I'm pretty sure that he said something else, but I crashed before my mind could register anything else. Unfortunately, it seemed that my nightmares followed me into sleep even when I was ill. On the whole, I don't remember a lot about the next few days. I have vague impressions of being held, of people speaking to me, of alternating between being freezing cold and so hot I wanted to melt to make it stop, in between nightmares about L2. Quatre later told me that I threw everything up, including medicine, and that for a while he and the others were truly worried about me. I could believe that Quat was concerned, but the others? Yeah, right. Though Heero had been acting suspiciously kind to me, I was certain that it was because he wanted Deathscythe's pilot up and running as soon as possible, not because of me.
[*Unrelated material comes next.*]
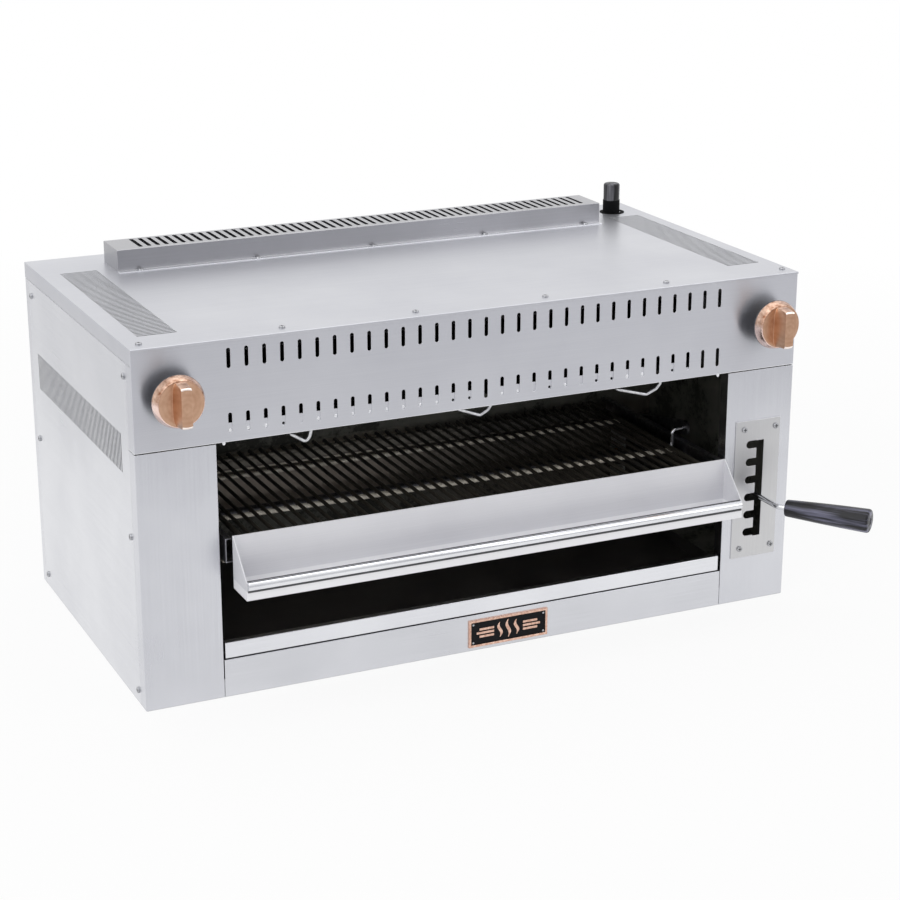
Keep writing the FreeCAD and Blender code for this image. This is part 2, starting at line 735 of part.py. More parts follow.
def burner_tiles():
    """Ceramic tiles that glow, lying on the feet of the two chambers."""
    x0, x1, y0, y1 = burner_window()
    rest = 5.0
    x0 -= rest
    x1 += rest
    y0 -= rest
    y1 += rest
    across, along = TILE_GRID
    wide = (x1 - x0) / across
    deep = (y1 - y0) / along
    z0 = LINER_TOP + 2 * SHEET
    tiles = []
    for i in range(across):
        for j in range(along):
            x = x0 + i * wide
            y = y0 + j * deep
            tile = box(x, x + wide - TILE_GAP, y, y + deep - TILE_GAP, z0, z0 + TILE_THICK)
            tiles += [tile, mirrored(tile)]
    return Part.makeCompound(tiles)


def burner_screens():
    """Flat wire screens below the tiles."""
    x0, x1, y0, y1 = burner_window()
    level = LINER_TOP - SCREEN_WIRE
    rim = 8.0
    outline = rectangle("XY", level, x0 - rim, x1 + rim, y0 - rim, y1 + rim)
    columns, rows = SCREEN_CELLS
    step_x = (x1 - x0) / columns
    step_y = (y1 - y0) / rows
    holes = []
    for i in range(columns):
        for j in range(rows):
            x = x0 + i * step_x
            y = y0 + j * step_y
            holes.append(rectangle("XY", level, x, x + step_x - SCREEN_WIRE, y, y + step_y - SCREEN_WIRE))
    screen = plate("XY", level, SCREEN_WIRE, outline, holes)
    return Part.makeCompound([screen, mirrored(screen)])


def mixing_tube(side):
    """Tube that draws air and gas into a chamber, with a bell mouth."""
    x = -KNOB_X[0] if side < 0 else KNOB_X[1]
    wall_x = BURNER[1] - BURNER_FLANGE
    y0, y1 = MIXER_RUN
    path = [(x, y0, MIXER_Z), (x, y1, MIXER_Z), (wall_x, y1, MIXER_Z)]
    outer = bent_rod(path, MIXER_BEND, MIXER_RADIUS)
    bore = bent_rod(path, MIXER_BEND, MIXER_BORE)
    start = V(x, y0 - MIXER_BELL_LENGTH, MIXER_Z)
    wall = MIXER_RADIUS - MIXER_BORE
    bell = Part.makeCone(MIXER_BELL, MIXER_RADIUS, MIXER_BELL_LENGTH, start, Y_AXIS)
    mouth = Part.makeCone(MIXER_BELL - wall, MIXER_BORE, MIXER_BELL_LENGTH, start, Y_AXIS)
    tube = outer.fuse(bell).cut(bore).cut(mouth)
    return tube if side > 0 else mirrored(tube)


def heat_shield():
    """Sheet over the chambers that keeps heat off the top cover."""
    z0 = LINER_TOP + SHEET
    y0, y1 = SHIELD_RUN
    top = box(-SHIELD_HALF, SHIELD_HALF, y0, y1, SHIELD_TOP, SHIELD_TOP + SHEET)
    outline = rectangle("YZ", SHIELD_HALF - SHEET, y0, y1, z0, SHIELD_TOP)
    passage = circle("YZ", SHIELD_HALF - SHEET, MIXER_RUN[1], MIXER_Z, MIXER_RADIUS + 1.0)
    leg = plate("YZ", SHIELD_HALF - SHEET, SHEET, outline, [passage])
    return join([top, leg, mirrored(leg)])


def pipe_core(radius, end):
    """Gas line of one radius: cross run, elbow, side run and inlet, open or solid."""
    corner = (PIPE_RUN_X, MANIFOLD_Y, GAS_Z)
    cross = rod((KNOB_X[0] - PIPE_STUB + end, MANIFOLD_Y, GAS_Z), corner, radius)
    elbow = Part.makeSphere(radius + ELBOW_SWELL, V(*corner))
    route = [corner, (PIPE_RUN_X, 90, GAS_Z), (INLET[0], INLET[1], GAS_Z), (INLET[0], INLET[1], INLET_TOP)]
    return cross.fuse(elbow).fuse(bent_rod(route, PIPE_BEND, radius))


def gas_manifold():
    """Gas line from the inlet behind the right corner to both valves."""
    return pipe_core(PIPE_OUTER, 0.0).cut(pipe_core(PIPE_BORE, PIPE_OUTER - PIPE_BORE))


def gas_valve(x):
    """Tap body on the gas line with a bore for its stem and an injector."""
    boss_radius, boss_length = VALVE_BOSS
    body = box(x - VALVE_HALF, x + VALVE_HALF, VALVE_FRONT, MANIFOLD_Y, GAS_Z - 15, GAS_Z + 13)
    front = VALVE_FRONT - boss_length
    boss = rod((x, front, GAS_Z), (x, VALVE_FRONT, GAS_Z), boss_radius)
    y0, y1 = DROP_RUN
    drop = box(x - DROP_HALF, x + DROP_HALF, y0, y1, MIXER_Z - DROP_HALF, GAS_Z - 15)
    radius, length, taper = INJECTOR
    injector = rod((x, y1, MIXER_Z), (x, y1 + length, MIXER_Z), radius)
    nose = Part.makeCone(radius, radius / 3, taper, V(x, y1 + length, MIXER_Z), Y_AXIS)
    tap = join([body, boss, drop, injector, nose])
    bore = rod((x, front, GAS_Z), (x, STEM_END + 1.0, GAS_Z), STEM_RADIUS + RUNNING_GAP)
    return tap.cut(pipe_core(PIPE_OUTER, 0.0)).cut(bore)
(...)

But it didn't matter, because I didn't remember any of it. Maybe if I had, I would've made more of an effort to stop Shinigami from kicking in. I wasn't like the others. The God of Death could never truly be repressed, especially not during the middle of a war. It lingered below the surface. When he felt me slipping, the fever began to burn from my body - literally. I woke up exactly twenty-fours later, feeling shaken and weak but refreshed, and got the shock of my life when Heero Yuy, the Perfect Soldier himself, grabbed me and hugged me.